What make it difficult, though, is that it is not clear exactly what happiness means in the case of animals, says Webb. Working with a sociologist, a philosopher and an ethologist, she analysed research on happiness in humans. People can feel happy (affective happiness) and they can think that they are contented with their lives (cognitive happiness). Given that most animals probably cannot reflect on the hand life has dealt them, we can only speak of affective happiness in their case.

Affect balance
But how do you then measure that affective happiness? Webb: ‘For humans you might make an app and ask seven times a day for a week: how are you feeling right now?
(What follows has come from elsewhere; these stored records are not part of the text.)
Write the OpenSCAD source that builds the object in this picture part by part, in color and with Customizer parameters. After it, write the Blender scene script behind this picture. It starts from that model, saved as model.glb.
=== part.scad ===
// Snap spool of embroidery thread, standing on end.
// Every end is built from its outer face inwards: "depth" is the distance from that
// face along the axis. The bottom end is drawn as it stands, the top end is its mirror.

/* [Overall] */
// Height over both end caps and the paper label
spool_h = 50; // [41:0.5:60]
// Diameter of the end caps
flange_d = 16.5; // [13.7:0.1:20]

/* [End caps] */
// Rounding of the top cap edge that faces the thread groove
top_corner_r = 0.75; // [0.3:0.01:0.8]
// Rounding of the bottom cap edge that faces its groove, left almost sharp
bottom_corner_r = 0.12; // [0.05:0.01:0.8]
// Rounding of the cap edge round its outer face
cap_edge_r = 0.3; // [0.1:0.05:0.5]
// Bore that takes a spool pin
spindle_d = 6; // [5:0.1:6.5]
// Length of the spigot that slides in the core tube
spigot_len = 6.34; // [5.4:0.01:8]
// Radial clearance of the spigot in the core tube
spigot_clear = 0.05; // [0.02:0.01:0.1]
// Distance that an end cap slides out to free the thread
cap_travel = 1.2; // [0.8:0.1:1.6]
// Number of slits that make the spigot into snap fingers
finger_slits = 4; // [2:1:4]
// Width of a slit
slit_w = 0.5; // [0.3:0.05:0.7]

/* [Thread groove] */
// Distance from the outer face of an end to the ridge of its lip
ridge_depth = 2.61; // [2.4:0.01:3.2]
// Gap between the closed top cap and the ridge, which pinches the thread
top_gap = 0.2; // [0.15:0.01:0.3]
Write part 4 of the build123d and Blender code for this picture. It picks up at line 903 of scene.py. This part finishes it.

Using these data you can draw up an ‘affect balance’, a ratio of the number of times people felt good and the number of times they felt bad.’ To apply that kind of affect balance to animals, we first need to be able to measure their emotions at many different moments, says Webb. ‘A method that is being studied a lot at the moment is to get an idea of animals’ emotions using behaviour assessments and tests.’

Her scientific article on animal happiness in the Annals of the New York Academy of Sciences sketches ‘a conceptual plan for how to approach the happiness of animals,’ says Webb. ‘We want to use it to develop methods of measuring animal happiness’. In order to get more researchers involved in the study, Webb wants to run an international PhD course on emotions in animals in February 2019.